The result is the Shusheng Museum located on the riverside of Minjiang in Wujin Town of Chengdu, capital of Sichuan Province. It is only one of the 1,000 private museums in China and family collections which have been sprung up after the Cultural Relics Law was amended.

 

Now Luo's museum boasts over 600 pieces of cultural relics, including wooden furniture of the Ming (1368-1644) and Qing (1644-1911) dynasties, porcelain of the Tang (618-907) and Song (960-1279) dynasties and even Qin (221-206 BC) bricks and Han (206 BC-220 AD) tiles. All of them were collected by Luo in the past 20 years.

 

Luo said an accidental incident led him to collecting folk cultural relics. One day when he visited a fellow villager's house, he was surprised to see what they were burning for the cooking fire was a carved wooden window frame from the Qing Dynasty. "I felt extremely sad at the moment, for I knew cultural relics were irreplaceable," Luo said. "Due to lacking relevant knowledge, countless cultural relics have been destroyed."

 

Luo only finished junior high school when he began to work as a bricklayer in a construction team.
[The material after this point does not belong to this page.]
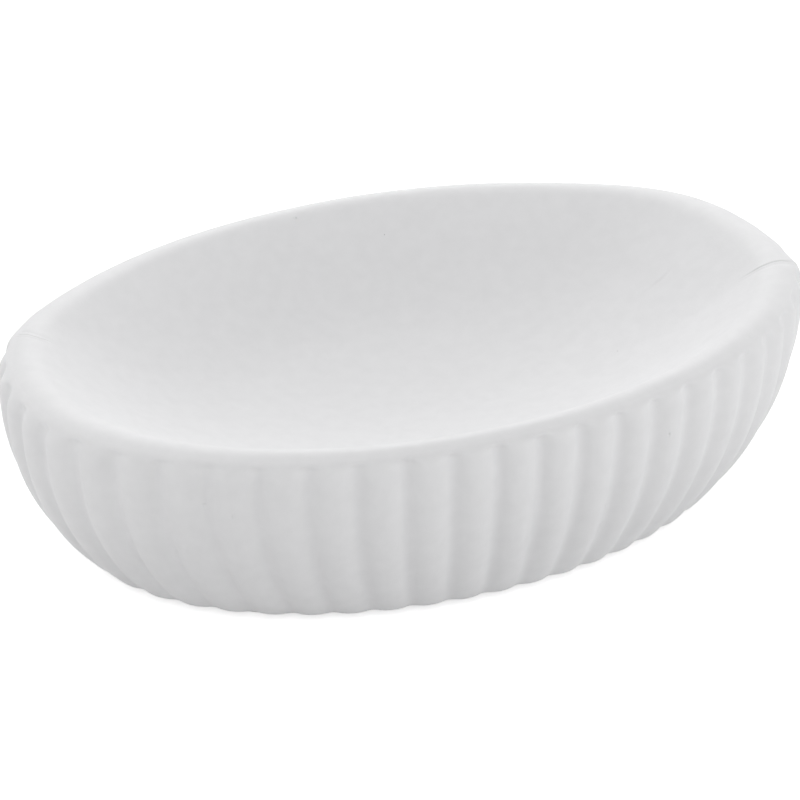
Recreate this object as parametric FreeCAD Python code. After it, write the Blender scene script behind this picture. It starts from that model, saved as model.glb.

Later, step by step, he became a team leader, a person responsible for contracted projects, and the head of a construction team specializing in ancient architectural projects. As his income increased, he said, he put more and more money on cultural relics collection.

 

"The setting up of the museum and my earlier collection cost all my savings, about 1 million yuan (US$121,000)," Luo said, showing no sign of regret. He renovated his wife's restaurant and tea plantation and sent his daughter to learn professional knowledge on museum management.

 

However, the Shusheng Museum did not go as smoothly as it had been expected. Since it opened in the end of last year, it has attracted a lot of visitors, but still, the income from entry tickets is far from enough to maintain its daily operation. For this reason, Luo has opened a new bar so as to use the money made to support his museum.

 

"I built the museum to share my collections with the public," Luo said. "The museum now faces difficulties, but I will continue, as long as there is a ray of hope ahead of me."